The introduction of characters Easy and Lightening were also slow goings, though I loved the layers each protagonist had; Easy as the struggling alcoholic trying to impress his father and Lightening as the glory hound but talented pilot who doesn’t know when to stop. Often, black characters in films are so one-sided they can be out-acted by Saturday morning cartoons but not for these two leads. However for Lightening’s sudden-death romance with an Italian woman he meets, literally, while flying over her house as she’s hanging laundry, that’s another story.

Could you fall in love with someone who didn’t speak your language? Probably not, but in this film’s world, absolutely. I understand what the Red Tails script was trying to convey, American black men fell in love with the women in the countries where they served and it was a challenge of language and culture, the Italian beauty’s mom accompanies the two on their first date. Still, the two main characters are afforded such nuances, it seemed natural to lend that attention to the love story as well but that didn’t happen. Scene one of the romance, the two meet and date with mama; scene two, we’re flying paper planes and I love you; scene three, we’re sleeping together – though no physical love-making is shown, is that the legacy of the Denzel Washington effect or the need to make the film palatable for families? – and let’s get married. Word? Maybe I should’ve tried a bit harder with the Brazilian cutie I met while I was in Italy and stutter-stepped through a conversation in Italian (him) and Spanish (me) to understand each other, we could’ve been married with multi-lingual kids by now!

Elsewhere, the accents provided by Clifford “Method Man” Smith as a mechanic, Schaffer” Ne-Yo” Smith as a pilot and various others drove me insane. First of all, I know many blacks from the South joined the military but a Southern accent didn’t have to be imperative. If the actor can’t mimic the speaking style, don’t force it. I couldn’t tell what Method Man’s accent was supposed to be and Ne-Yo’s sounded so forced that it detracted from his otherwise happy-go-lucky character, Lucky. Tristan Wilds’ voice pattern sounded like 2012 not the 1940s and according to a Parlour dad, mine who served in the U.S. Air Force, all of Terrence Howard’s Colonel speeches sounded uninspiring and weak— and he hated Cuba’s pipe. Ha.

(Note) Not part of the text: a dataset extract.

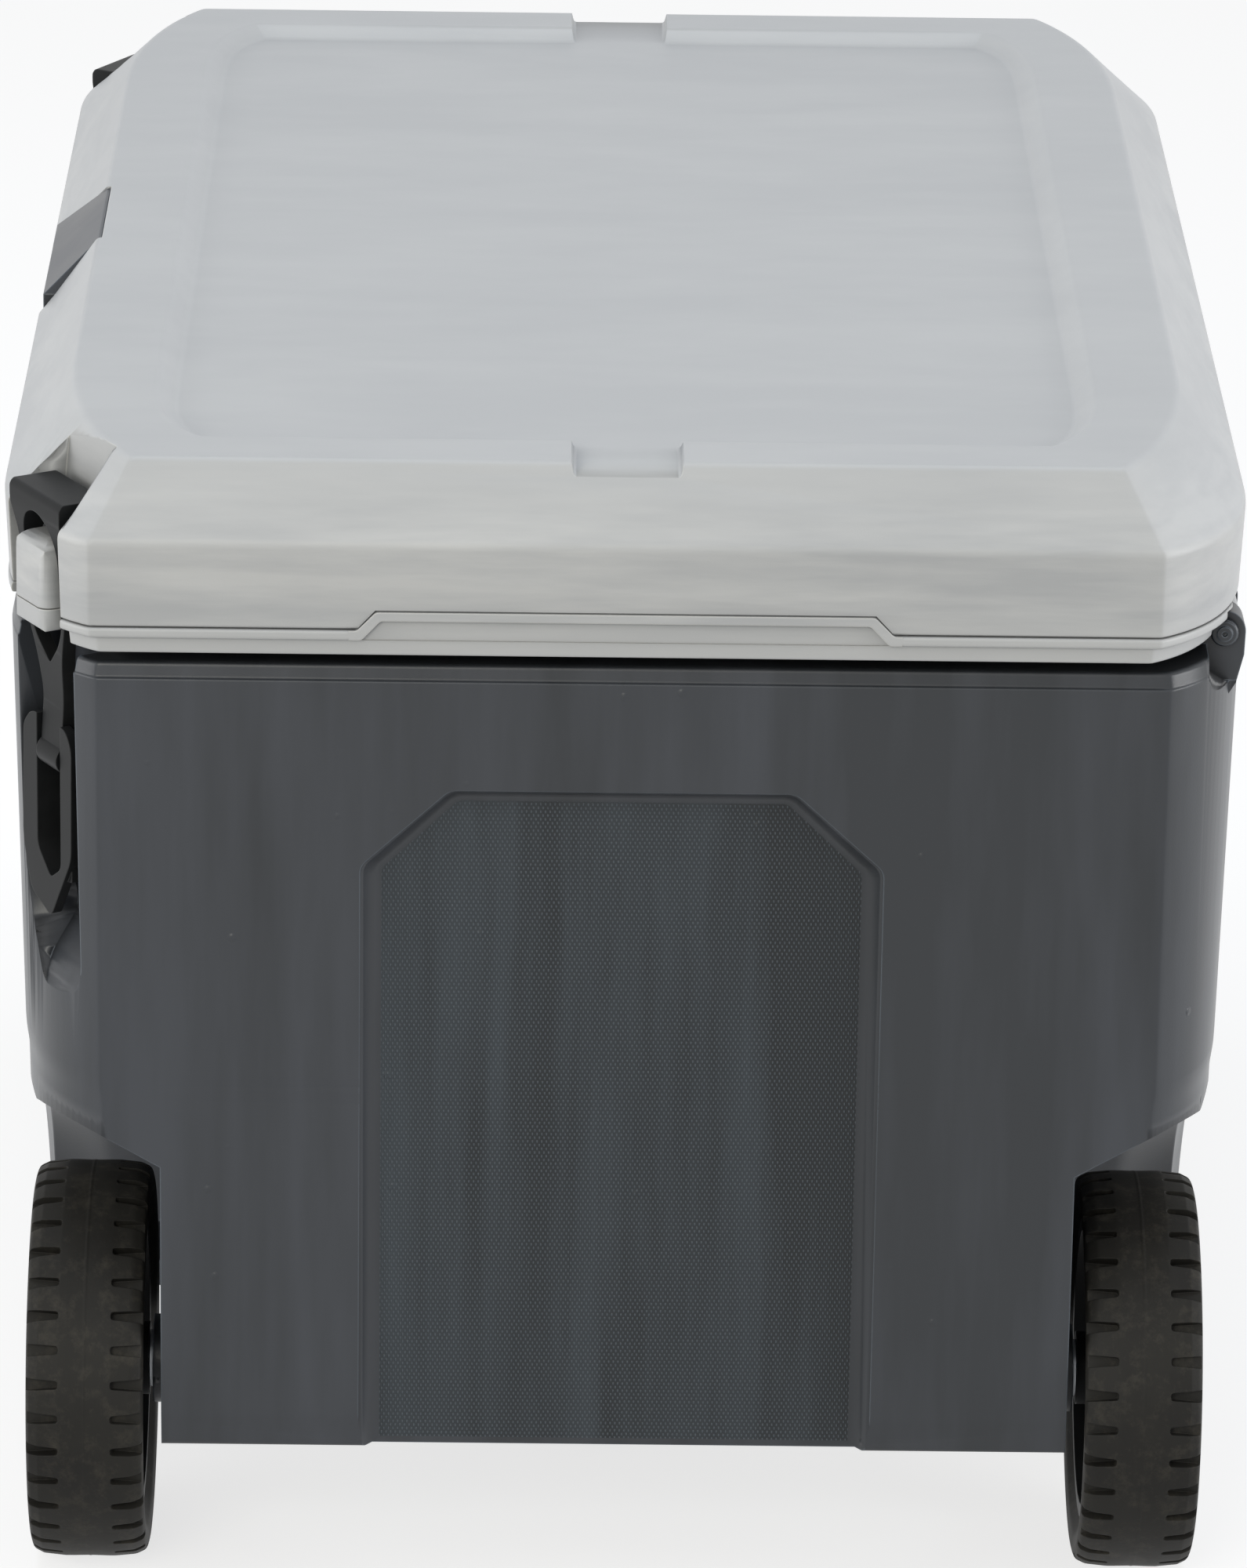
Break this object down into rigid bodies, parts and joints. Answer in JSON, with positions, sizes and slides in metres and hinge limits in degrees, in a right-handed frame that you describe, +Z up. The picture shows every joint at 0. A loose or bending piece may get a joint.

Still, the all-black ensemble cast was fun to watch, including Howard, Gooding Jr., Andre Royo, sexy Nate Parker (those lips, ladies … ), David Oyelowo, Michael B. Jordan (“The Wire” alum), Tristan Wilds (“The Wire” alum), Meth and Elijah Kelley. Hell, even my favorite “Breaking Bad” meth dealer Bryan Cranston appeared in the film. The guys gelled together well and did the best they could with a script created to be as mainstream as possible. I still dream about a script as sharp as The Debt or Super 8, which also digs into the past for a storyline but appeals to the interests of contemporary viewer. It’s not impossible.

Though I wished Red Tails was better, as the saying goes “support this film so better black films can be made,” right? It’s an honest statement that always puts me between a rock and a hard place, just because it’s black I shouldn’t have to go see foolishness. Look at Soul Plane, I refuse, but that film was green-lit. If you truly believe in the entertainment revolution, as I like to call it, where black people are portrayed and able to produce intelligent films about themselves, buy a bunch of tickets to Red Tails and then buy a bunch for Pariah and rent Skin and Mooz-lum. Research your local film festivals, attend, then tell your favorite picks from the mountaintop then maybe Hollywood’s celebrated guard Meryl Streep will make more off-handed remarks about solid depictions of blackness and those mentions will turn into money.